%%

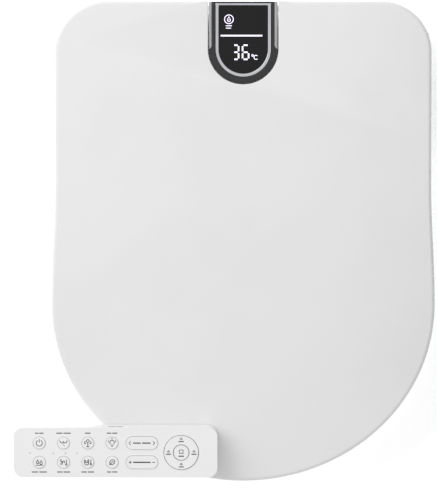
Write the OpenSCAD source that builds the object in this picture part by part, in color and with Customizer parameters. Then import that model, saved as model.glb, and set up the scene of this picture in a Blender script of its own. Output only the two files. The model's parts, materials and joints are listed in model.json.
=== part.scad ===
// Electric bidet seat: a heated seat ring and a lid, both hinged on a washing unit that
// bolts to the rear deck of a toilet bowl, with the remote control lying on the closed lid.
// +Z is up, -Y is the front, and the origin is midway between the two fixing slots, on
// the bowl's deck.

/* [Lid] */
// Greatest width of the lid
lid_w = 395; // [360:1:480]
// Length of the lid, from its rear edge to its tip
lid_len = 494; // [410:1:600]
// Distance that each side swells outwards beyond the straight rear part
lid_swell = 4; // [2:0.5:6]
// Length of the rounded nose, from the widest place to the tip
nose_len = 182; // [150:1:220]
// Length of the straight sides, from the rear edge to where they start to swell
straight_len = 184; // [150:1:220]
// Radius of the rear corners, seen from above
corner_r = 52.5; // [46:0.5:60]
// Distance of the lid's rear edge behind the fixing slots
rear_reach = 46; // [44:1:50]
// Height of the lid's top at the tip
lid_z_front = 58; // [54:1:66]
// Height of the lid's top at the rear edge
lid_z_rear = 120; // [116:1:144]
// Wall of the lid
lid_wall = 3; // [2.4:0.1:3.6]
// Height of the lid's edge behind the hinge
lid_band = 8; // [6:0.5:9]

/* [Hinge] */
// Distance of the hinge axis below the lid's rear edge
hinge_drop = 26; // [24:0.5:27]
// Distance of the hinge axis in front of the lid's rear edge
hinge_back = 26; // [24:0.5:28]
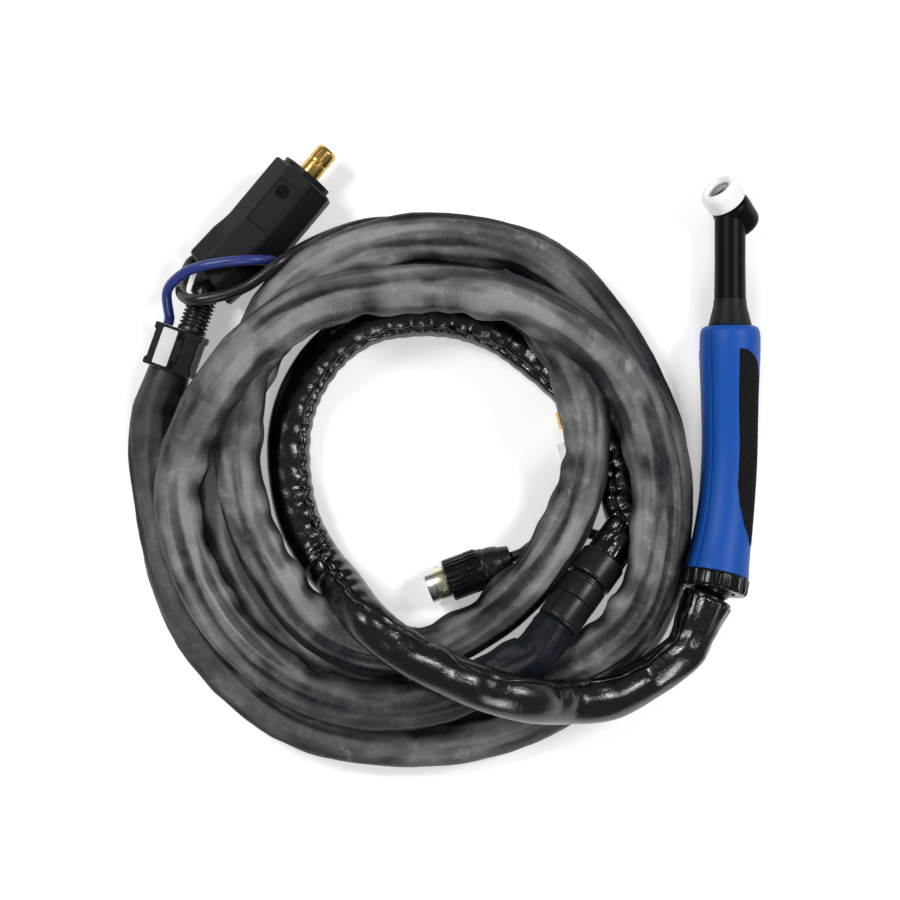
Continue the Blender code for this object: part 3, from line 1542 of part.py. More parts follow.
def connector_backshell(plug):
    """Shell behind the ring, with a groove."""
    start = -RING_REAR - GAP
    end = start - SHELL_LENGTH
    groove = start - SHELL_LENGTH / 3
    socket = -INSERT_REAR - INSERT_SPIGOT - GAP
    profile = (
        (INSERT_SPIGOT_RADIUS + FIT, start),
        (SHELL_RADIUS, start),
        (SHELL_RADIUS, groove),
        (SHELL_RADIUS - SHELL_GROOVE, groove - SHELL_GROOVE),
        (SHELL_RADIUS, groove - 2 * SHELL_GROOVE),
        (SHELL_REAR_RADIUS, end),
        (CONTROL_RADIUS, end),
        (CONTROL_RADIUS, socket),
        (INSERT_SPIGOT_RADIUS + FIT, socket),
    )
    return put("connector_backshell", turned_shape(profile), plug, black_plastic())


def cable_gland_nut(plug):
    """Gland nut that the control cable comes out of."""
    start = -RING_REAR - SHELL_LENGTH - 2 * GAP
    end = start - GLAND_LENGTH
    profile = (
        (CONTROL_RADIUS, start),
        (GLAND_RADIUS, start),
        (GLAND_RADIUS, start - GLAND_LENGTH / 2),
        (GLAND_REAR_RADIUS, end),
        (CONTROL_RADIUS, end),
    )
    return put("cable_gland_nut", turned_shape(profile, SMALL_SEGMENTS), plug, black_plastic())


# ---------------------------------------------------------------- control cable and gas hose
def control_cable():
    """From the strain relief under the boot, over the plug's tail and below the loops to the control plug."""
    across, height = CONTROL_EXIT
    start = relief_point(across, RELIEF_SIZE[1] / 2 + GAP, height)
    gland_end = RING_REAR + SHELL_LENGTH + GLAND_LENGTH + 3 * GAP
    end = straight_on(CONTROL_PLUG_PLACE, CONTROL_PLUG_AXIS, -gland_end)
    straight = 2 * CONTROL_RADIUS
    points = [start, *CONTROL_ROUTE, straight_on(end, CONTROL_PLUG_AXIS, -straight), end]
    return tube("control_cable", laid(smooth_route(points, 2), CONTROL_RADIUS), CONTROL_RADIUS, cable_rubber())


def gas_hose():
    """From the strain relief over the plug's tail and below the loops to its fitting."""
    across, height = GAS_EXIT
    start = relief_point(across, RELIEF_SIZE[1] / 2 + GAP, height)
    end = straight_on(FITTING_PLACE, FITTING_AXIS, FERRULE_LENGTH - GAP)
    out = straight_on(start, boot_direction(), 2 * GAS_RADIUS)
    points = [start, out, *GAS_ROUTE, straight_on(FITTING_PLACE, FITTING_AXIS, -2 * GAS_RADIUS), end]
    return tube("gas_hose", laid(smooth_route(points, 2), GAS_RADIUS), GAS_RADIUS, blue_hose())


def gas_ferrule(fitting):
    """Crimped ferrule on the hose's end."""
    bore = GAS_RADIUS + FIT
    profile = (
        (bore, 0.0),
        (FERRULE_RADIUS, 0.0),
        (FERRULE_RADIUS, FERRULE_LENGTH),
        (bore, FERRULE_LENGTH),
    )
    return put("gas_ferrule", turned_shape(profile, SMALL_SEGMENTS), fitting, brass())


def gas_nipple(fitting):
    """Nipple between the hose and the union nut."""
    start = FERRULE_LENGTH + GAP
    end = start + NIPPLE_LENGTH
    head = end - NIPPLE_HEAD
    profile = (
        (NIPPLE_BORE, start),
        (FERRULE_RADIUS, start),
        (FERRULE_RADIUS, start + UNION_LIP / 2),
        (NIPPLE_RADIUS, start + UNION_LIP / 2),
        (NIPPLE_RADIUS, head),
        (NIPPLE_HEAD_RADIUS, head),
        (NIPPLE_HEAD_RADIUS, head + NIPPLE_HEAD / 2),
        (NIPPLE_RADIUS, end),
        (NIPPLE_BORE, end),
    )
    return put("gas_nipple", turned_shape(profile, SMALL_SEGMENTS), fitting, brass())


def gas_union_nut(fitting):
    """Hexagon nut that turns freely round the nipple."""
    end = FERRULE_LENGTH + GAP + NIPPLE_LENGTH
    rear = end - NIPPLE_HEAD - GAP - UNION_LIP
    corner = UNION_ACROSS / 2 / math.cos(math.pi / 6)
    nut = put("gas_union_nut", rod_shape(corner, rear, rear + UNION_LENGTH, 6), fitting, nickel())
    nut.rotation_euler.z = math.pi / 6
    bore = (
        (0.0, rear - OVERCUT),
        (NIPPLE_RADIUS + FIT, rear - OVERCUT),
        (NIPPLE_RADIUS + FIT, rear + UNION_LIP),
        (UNION_BORE, rear + UNION_LIP),
        (UNION_BORE, rear + UNION_LENGTH + OVERCUT),
        (0.0, rear + UNION_LENGTH + OVERCUT),
    )
    return cut(nut, put("union_bore", turned_shape(bore, SMALL_SEGMENTS), fitting))


# ---------------------------------------------------------------- assembly
def build_torch():
    """Everything that moves with the handle, and the liner of its ball joint."""
    torch = frame("torch_place", torch_place(), (0, -TORCH_ROLL, 0))
    head = frame("head_place", (0, HEAD_REACH, 0), (HEAD_ANGLE - math.pi / 2, 0, 0), torch)
    trigger = frame("trigger_place", handle_point(TRIGGER_PLACE), (math.pi, 0, 0), torch)
    joint = frame("ball_place", handle_point(BALL_PLACE), facing(handle_rear_axis(), (1, 0, 0)), torch)
    cup_insulator(head)
    head_core(torch, head)
    neck_cover(torch, head)
    neck_tube(torch)
    hollow = put("handle_hollow", handle_loft(hollow_stations()), torch)
    window = trigger_window(trigger)
    lock = lock_screw_frame(torch)
    right = handle_shell("handle_shell_right", torch, 1, hollow, window)
    handle_shell("handle_shell_left", torch, -1, hollow, window)
    cut(right, put("lock_hole", rod_shape(LOCK_RADIUS + FIT, 0.0, 2 * LOCK_LENGTH, SMALL_SEGMENTS), lock))
    grip_inlay("grip_inlay_right", torch, 1)
    grip_inlay("grip_inlay_left", torch, -1)
    neck_lock_screw(lock)
    trigger_frame(trigger)
    trigger_button(trigger)
    switch_body(trigger)
    switch_leaf(trigger)
    cable_connector(torch)
    handle_lead(torch)
    collar_nut(joint)
    ball_cup(joint)


def build_cable_set():
    """Everything that the torch hangs on."""
    ball = torch_matrix() @ handle_point(BALL_PLACE)
    cuff = frame("cuff_place", ball, facing(CUFF_AXIS))
    swivel_ball(cuff)
    cover_cuff(cuff)
    leather_cover()
    coupler = coupler_frame()
    coupler_cap(coupler)
    coupler_body(coupler)
    coupler_tail(coupler)
    outer_sheath()
    relief = frame("relief_place", RELIEF_PLACE, (0, 0, RELIEF_YAW))
    strain_relief(relief)
    for name, x, y in RELIEF_SCREW_PLACES:
        strain_screw(name, relief, x, y)
    boot = boot_frame()
    plug = frame("plug_place", PLUG_FRONT, (0, 0, PLUG_YAW))
    plug_housing(plug, boot)
    plug_front_disc(plug)
    plug_pin(plug)
    cable_boot(boot)
    power_cable()
    control_plug = frame("control_plug_place", CONTROL_PLUG_PLACE, facing(CONTROL_PLUG_AXIS))
    bayonet_sleeve(control_plug)
    coupling_ring(control_plug)
    plug_insert(control_plug)
    connector_backshell(control_plug)
    cable_gland_nut(control_plug)
    control_cable()
    fitting = frame("fitting_place", FITTING_PLACE, facing(FITTING_AXIS))
    gas_hose()
    gas_ferrule(fitting)
    gas_nipple(fitting)
    gas_union_nut(fitting)


def main():
    start_clean()
    build_torch()
    build_cable_set()


main()
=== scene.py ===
import math

import bmesh
import bpy
from bpy.props import FloatProperty, FloatVectorProperty, IntProperty, PointerProperty
from mathutils import Matrix, Vector, noise


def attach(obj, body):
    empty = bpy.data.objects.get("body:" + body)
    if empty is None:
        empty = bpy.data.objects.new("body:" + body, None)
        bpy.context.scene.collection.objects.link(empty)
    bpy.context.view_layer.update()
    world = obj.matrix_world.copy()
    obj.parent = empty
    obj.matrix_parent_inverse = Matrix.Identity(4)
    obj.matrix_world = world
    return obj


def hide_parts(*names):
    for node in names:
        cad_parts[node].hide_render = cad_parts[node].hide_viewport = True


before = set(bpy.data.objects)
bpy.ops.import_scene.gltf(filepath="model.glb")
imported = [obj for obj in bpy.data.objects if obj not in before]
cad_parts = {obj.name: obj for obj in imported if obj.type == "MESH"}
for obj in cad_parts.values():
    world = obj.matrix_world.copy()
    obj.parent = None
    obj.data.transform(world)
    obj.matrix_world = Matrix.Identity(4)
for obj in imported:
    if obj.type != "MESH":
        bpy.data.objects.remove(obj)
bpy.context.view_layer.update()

bl_info = {
    "name": "TIG torch with coiled cable set",
    "version": (1, 0, 0),
    "blender": (4, 5, 0),
    "location": "View3D > Sidebar > TIG Torch",
    "description": "Dresses the packed model of a TIG torch and its cable set and sets up its studio",
    "category": "Object",
}

# ---------------------------------------------------------------- where the pieces lie, in metres
TORCH_PLACE = (0.0066, 0.0412, 0.0178)  # front of the handle, on its axis
TORCH_ROLL = math.radians(48)
HEAD_REACH = 0.0706
HEAD_ANGLE = math.radians(48.2)
HANDLE_LENGTH = 0.1467
HANDLE_BEND_START = 0.061
HANDLE_BEND_END = 0.137
HANDLE_BEND_RADIUS = 0.270
BALL_PLACE = 0.1514
HANDLE_FORM = (
    (0.0000, 0.0148), (0.0010, 0.0163), (0.0035, 0.0174), (0.0090, 0.0178), (0.0200, 0.0176),
    (0.0400, 0.0168), (0.0600, 0.0163), (0.0800, 0.0162), (0.0980, 0.0163), (0.1150, 0.0167),
    (0.1280, 0.0173), (0.1380, 0.0182), (0.1440, 0.0190), (0.1467, 0.0192),
)
GRIP_LOWER_EDGE = (
    (0.0137, 0.0085), (0.0142, 0.0045), (0.0175, -0.0010), (0.0225, -0.0055), (0.0300, -0.0078),
    (0.0500, -0.0082), (0.0800, -0.0084), (0.1060, -0.0087), (0.1275, -0.0092),
)
GRIP_UPPER_EDGE = (
    (0.0137, 0.0085), (0.0410, 0.0080), (0.0700, 0.0071), (0.0940, 0.0071), (0.1060, 0.0052),
    (0.1170, 0.0010), (0.1260, -0.0068), (0.1275, -0.0092),
)
CUFF_AXIS = (-0.4015, -0.9034, 0.1506)
CUFF_END = 0.0180
COVER_RADIUS = 0.0120
COVER_CROWN = 0.0116
COVER_START = 0.0118  # from the ball's centre, over the cuff
COVER_ROUTE = (
    (-0.0435, -0.1651, 0.0275), (-0.0665, -0.1751, 0.0370), (-0.0915, -0.1761, 0.0450),
    (-0.1135, -0.1721, 0.0650), (-0.1375, -0.1651, 0.0715), (-0.1625, -0.1561, 0.0615),
    (-0.1865, -0.1441, 0.0550), (-0.2065, -0.1281, 0.0530), (-0.2215, -0.1111, 0.0295),
    (-0.2355, -0.0961, 0.0130), (-0.2475, -0.0731, 0.0130), (-0.2535, -0.0471, 0.0120),
    (-0.2535, -0.0191, 0.0120), (-0.2455, 0.0059, 0.0120), (-0.2295, 0.0279, 0.0120),
    (-0.2065, 0.0429, 0.0120), (-0.1805, 0.0479, 0.0120), (-0.1535, 0.0469, 0.0120),
    (-0.1285, 0.0379, 0.0125), (-0.1065, 0.0219, 0.0190), (-0.0865, 0.0039, 0.0200),
    (-0.0685, -0.0161, 0.0155), (-0.0585, -0.0411, 0.0125), (-0.0565, -0.0621, 0.0155),
)
COUPLER_TOP = (-0.0685, -0.0951, 0.0275)
COUPLER_AXIS = (0.587, 0.755, -0.292)
COUPLER_LENGTH = 0.0486
SHEATH_RADIUS = 0.01225
COIL_CENTRE = (-0.1805, -0.0561)
COIL_TURNS = (  # radius and height at each twelfth of a turn, from the left round the bottom
    (0.1520, 0.0125), (0.1520, 0.0125), (0.1540, 0.0125), (0.1500, 0.0125), (0.1520, 0.0125),
    (0.1570, 0.0125), (0.1520, 0.0130), (0.1495, 0.0150), (0.1535, 0.0330), (0.1465, 0.0405),
    (0.1370, 0.0370), (0.1125, 0.0380), (0.0990, 0.0320), (0.0930, 0.0305), (0.0955, 0.0330),
    (0.0935, 0.0295), (0.0870, 0.0175), (0.0865, 0.0310), (0.0980, 0.0215), (0.1130, 0.0475),
    (0.1265, 0.0320), (0.1320, 0.0145), (0.1280, 0.0125), (0.1190, 0.0125), (0.1150, 0.0125),
    (0.1110, 0.0125), (0.1105, 0.0125), (0.1125, 0.0125), (0.1280, 0.0215), (0.1450, 0.0415),
    (0.1415, 0.0410), (0.1350, 0.0640), (0.1235, 0.0640), (0.1180, 0.0410), (0.1200, 0.0605),
    (0.1240, 0.0620), (0.1350, 0.0365), (0.1340, 0.0315), (0.1320, 0.0270), (0.1230, 0.0365),
)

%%

Using the material above, quote the first line and each line after it, stopping at and including the line that holds "hinge_back = 26; // [24:0.5:28]".

▶ _Finished answer_:
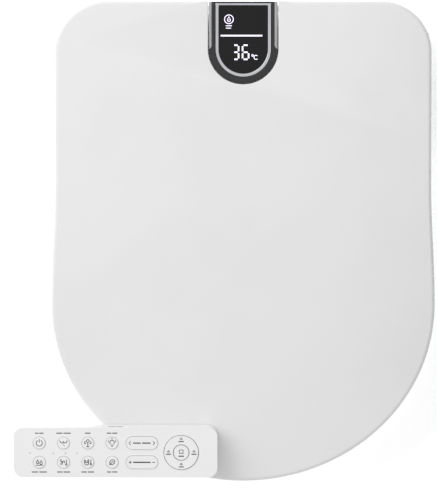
Write the OpenSCAD source that builds the object in this picture part by part, in color and with Customizer parameters. Then import that model, saved as model.glb, and set up the scene of this picture in a Blender script of its own. Output only the two files. The model's parts, materials and joints are listed in model.json.
=== part.scad ===
// Electric bidet seat: a heated seat ring and a lid, both hinged on a washing unit that
// bolts to the rear deck of a toilet bowl, with the remote control lying on the closed lid.
// +Z is up, -Y is the front, and the origin is midway between the two fixing slots, on
// the bowl's deck.

/* [Lid] */
// Greatest width of the lid
lid_w = 395; // [360:1:480]
// Length of the lid, from its rear edge to its tip
lid_len = 494; // [410:1:600]
// Distance that each side swells outwards beyond the straight rear part
lid_swell = 4; // [2:0.5:6]
// Length of the rounded nose, from the widest place to the tip
nose_len = 182; // [150:1:220]
// Length of the straight sides, from the rear edge to where they start to swell
straight_len = 184; // [150:1:220]
// Radius of the rear corners, seen from above
corner_r = 52.5; // [46:0.5:60]
// Distance of the lid's rear edge behind the fixing slots
rear_reach = 46; // [44:1:50]
// Height of the lid's top at the tip
lid_z_front = 58; // [54:1:66]
// Height of the lid's top at the rear edge
lid_z_rear = 120; // [116:1:144]
// Wall of the lid
lid_wall = 3; // [2.4:0.1:3.6]
// Height of the lid's edge behind the hinge
lid_band = 8; // [6:0.5:9]

/* [Hinge] */
// Distance of the hinge axis below the lid's rear edge
hinge_drop = 26; // [24:0.5:27]
// Distance of the hinge axis in front of the lid's rear edge
hinge_back = 26; // [24:0.5:28]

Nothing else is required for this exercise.